The ending is not perfect, however, which reminds the reader that it is, in fact, fiction. This is represented largely by Dick, who never escapes the terrible workhouse life, but dies instead. Dickens, though, also seems to have some issue with Fagin’s end. Fagin, with no one left to feel sympathy for him, is given a death sentence for his part in Nancy’s murder, along with his other crimes. The scene of his trial, however, is so like a mob scene, that it is hard to believe that such a sentence came from an impartial jury unaffected by the overpowering assurance of the mob.

This feeling is reinforced as the date of his death approaches. Fagin is never redeemed, he doesn’t ask for forgiveness from Oliver when given the chance, and he never truly repents. Thus shouldn't his death be satisfying on a narrative level? It is not. Fagin's deeply pitiful status by the time his execution day arrives, and the knowledge that he did not in fact lay a finger on Nancy, makes his demise hard to take. The brutal juxtaposition Dickens makes between the gallows and the tools of death, and the sun rising and people gathering in excitement to watch the execution, furthers this feeling that Fagin is being killed for the public’s enjoyment, not for justice.

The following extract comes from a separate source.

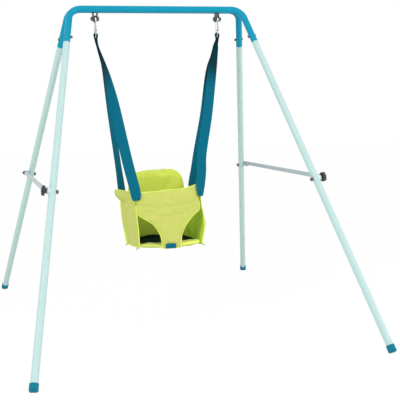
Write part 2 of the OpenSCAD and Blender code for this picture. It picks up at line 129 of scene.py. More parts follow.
world = bpy.data.worlds.new("studio")
world.use_nodes = True
scene.world = world
backdrop = world.node_tree.nodes["Background"]
backdrop.inputs["Color"].default_value = (1, 1, 1, 1)
ray = Value(world.node_tree)
glossy, clear = (ray.node("LightPath", out=f"Is {kind} Ray") for kind in ("Glossy", "Transmission"))
seen = ray.sum("MAXIMUM", ray.node("LightPath", out="Is Camera Ray"), ray.sum("MAXIMUM", glossy, clear))
world.node_tree.links.new((0.80 + seen * 0.20).socket, backdrop.inputs["Strength"])

bpy.ops.object.select_all(action="DESELECT")
bpy.ops.mesh.primitive_plane_add(size=24, location=(0, 0, -0.0004))
floor = bpy.context.object
floor.name = "floor"
paper = bpy.data.materials.new("pale_floor")
paper.use_nodes = True
paper_shader = paper.node_tree.nodes["Principled BSDF"]
paper_shader.inputs["Base Color"].default_value = (0.9, 0.9, 0.9, 1)
paper_shader.inputs["Roughness"].default_value = 0.9
to_eye = Value(paper.node_tree)
glow = to_eye.node("Emission", inputs={"Strength": 1.0})
blend = to_eye.node(
    "MixShader",
    inputs={0: to_eye.node("LightPath", out="Is Camera Ray") * 0.95,
            1: Value(paper.node_tree, paper_shader.outputs[0]), 2: glow},
)
paper.node_tree.links.new(blend.socket, paper.node_tree.nodes["Material Output"].inputs["Surface"])
floor.data.materials.append(paper)

# ---- Hoops and legs ----
# Round steel tube, powder coated: the two top hoops blue-green, the four legs pale mint.
# The coat is baked on, so it has a fine orange peel and a soft gloss.


def material(name, look, **fixed):
    """A material from fixed socket values and from the sockets that look returns."""
    made = bpy.data.materials.new(name)
    made.use_nodes = True
    shader = made.node_tree.nodes["Principled BSDF"]
    for socket, value in fixed.items():
        shader.inputs[socket.replace("_", " ")].default_value = value
    for socket, value in look(Value(made.node_tree)).items():
        made.node_tree.links.new(value.socket, shader.inputs[socket])
    return made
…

The novel ends by reinforcing its dichotomy between city and countryside. All of the good characters end up living in the countryside together, in peace and prosperity and happiness, while those left in the city are either dead, in jail, or continue to live a life of crime. This makes it seem impossible for Oliver and his new family to have ever lived in true happiness in London, where so many awful things have happened throughout the novel. Instead they inhabit a village that represents a new community and a new, more hopeful start.